Embolization for Brain Aneurysm
A brain aneurysm is a balloonlike bulge in the wall of a brain artery. If this aneurysm ruptures and bleeds, nearby brain tissues may be damaged. This can be very serious: it can cause a stroke and may even be fatal. To prevent bleeding, treatment may need to be started as soon as possible. For some aneurysms, a treatment called cerebral embolization is recommended. Embolization for a brain aneurysm is done in an x-ray lab by a specially trained doctor called an interventional neuroradiologist.
During the Procedure
The procedure is done using general anesthesia.
A long, slender, flexible tube called a catheter is inserted into the femoral artery (a large artery in the groin). The catheter is guided up through the artery to the brain.
Contrast medium (x-ray dye) is injected through the catheter. This helps the artery and catheter show up better on x-rays. The movement of the catheter to the aneurysm can then be watched on a video monitor.

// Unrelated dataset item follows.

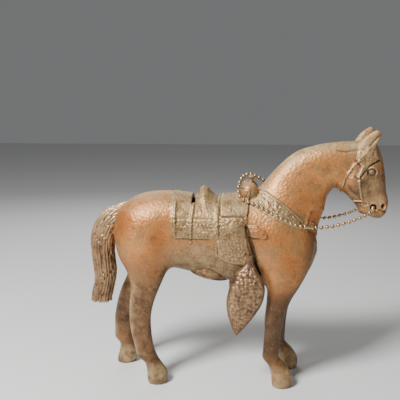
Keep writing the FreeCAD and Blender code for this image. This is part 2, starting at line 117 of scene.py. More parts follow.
def add_mesh(name, points, faces, material, smooth=True):
    """A mesh object from points in millimetres."""
    mesh = bpy.data.meshes.new(name)
    points = np.asarray(points, np.float32) * MM
    faces = np.asarray(faces, np.int32)
    width = faces.shape[1]
    mesh.vertices.add(len(points))
    mesh.vertices.foreach_set("co", points.ravel())
    mesh.loops.add(faces.size)
    mesh.loops.foreach_set("vertex_index", faces.ravel())
    mesh.polygons.add(len(faces))
    mesh.polygons.foreach_set("loop_start", np.arange(0, faces.size, width, dtype=np.int32))
    mesh.update(calc_edges=True)
    mesh.validate()
    if smooth:
        mesh.polygons.foreach_set("use_smooth", np.ones(len(mesh.polygons), bool))
    mesh.materials.append(material)
    item = bpy.data.objects.new(name, mesh)
    bpy.context.scene.collection.objects.link(item)
    return item


def set_mask(item, name, values):
    """Stores one number per vertex, for the material."""
    layer = item.data.attributes.new(name, "FLOAT", "POINT")
    layer.data.foreach_set("value", np.asarray(values, np.float32))


def grid_faces(rows, columns, closed=True):
    """Quads of a rows x columns grid of points, joined round each row if closed."""
    i, j = np.meshgrid(np.arange(rows - 1), np.arange(columns if closed else columns - 1), indexing="ij")
    i, j = i.ravel(), j.ravel()
    k = (j + 1) % columns
    row, after = i * columns, (i + 1) * columns
    return np.stack([row + j, row + k, after + k, after + j], axis=1)


def smoothed(rows, per_span=10):
    """More stations between the given ones, on a smooth curve through them."""
    rows = np.asarray(rows, float)
    padded = np.vstack([2 * rows[0] - rows[1], rows, 2 * rows[-1] - rows[-2]])
    out = []
    for a, b, c, d in zip(padded, padded[1:], padded[2:], padded[3:]):
        for t in np.arange(per_span) / per_span:
            bend = (2 * a - 5 * b + 4 * c - d) * t * t + (3 * b - 3 * c + d - a) * t**3
            out.append(0.5 * (2 * b + (c - a) * t + bend))
    out.append(rows[-1])
    return np.array(out)


def smoothstep(low, high, value):
    t = np.clip((value - low) / (high - low), 0, 1)
    return t * t * (3 - 2 * t)


# ---------------------------------------------------------------- the horse's stations, mm

# Trunk: x, lowest z, highest z, half width.
TRUNK = [
    (-99.0, 113.0, 133.0, 6.0),
    (-94.0, 103.0, 142.5, 15.0),
    (-84.0, 95.0, 149.8, 21.5),
    (-70.0, 91.5, 154.8, 24.5),
    (-54.0, 93.0, 156.2, 24.5),
    (-36.0, 90.0, 154.2, 24.0),
    (-16.0, 86.0, 152.5, 25.0),
    (4.0, 81.5, 152.5, 25.5),
    (22.0, 80.0, 150.0, 24.0),
    (38.0, 82.0, 146.0, 23.5),
    (52.0, 86.5, 138.0, 20.5),
    (61.0, 95.0, 129.0, 14.5),
    (66.0, 105.0, 119.0, 6.5),
]
# Neck and head: upper x, z, lower x, z, half width.
NECK = [
    (8.0, 149.0, 62.0, 102.0, 19.0),
    (21.0, 161.5, 67.5, 130.0, 15.5),
    (33.0, 175.5, 71.5, 143.0, 12.5),
    (48.0, 188.5, 74.0, 154.0, 11.0),
    (66.0, 194.6, 80.0, 161.5, 10.5),
    (84.0, 197.0, 84.0, 160.0, 10.2),
    (108.0, 198.0, 92.0, 171.0, 8.0),
]
HEAD = [
    (110.0, 197.5, 81.5, 164.5, 9.6),
    (115.2, 185.0, 83.0, 159.5, 11.6),
    (118.2, 170.0, 91.0, 152.5, 10.4),
    (119.4, 159.0, 97.0, 145.5, 8.4),
    (121.5, 149.5, 98.8, 141.0, 8.0),
    (120.0, 141.0, 105.5, 138.6, 7.2),
    (116.5, 137.0, 110.5, 136.8, 3.5),
]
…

The catheter is used to place thin coils of platinum into the aneurysm. These coils cause a blood clot to form in the aneurysm. This clot seals the aneurysm and prevents it from bleeding.
After the Procedure
The patient needs to lie still for several hours after the procedure. Once stable, the patient will return to a regular hospital room. He or she may stay 1 to 4 weeks in the hospital. This depends on the amount of damage caused by the aneurysm. During this time, the healthcare team will monitor how well the treatment has worked. This includes certain follow-up tests, sometimes including a repeat arteriogram (imaging test of the arteries in the brain).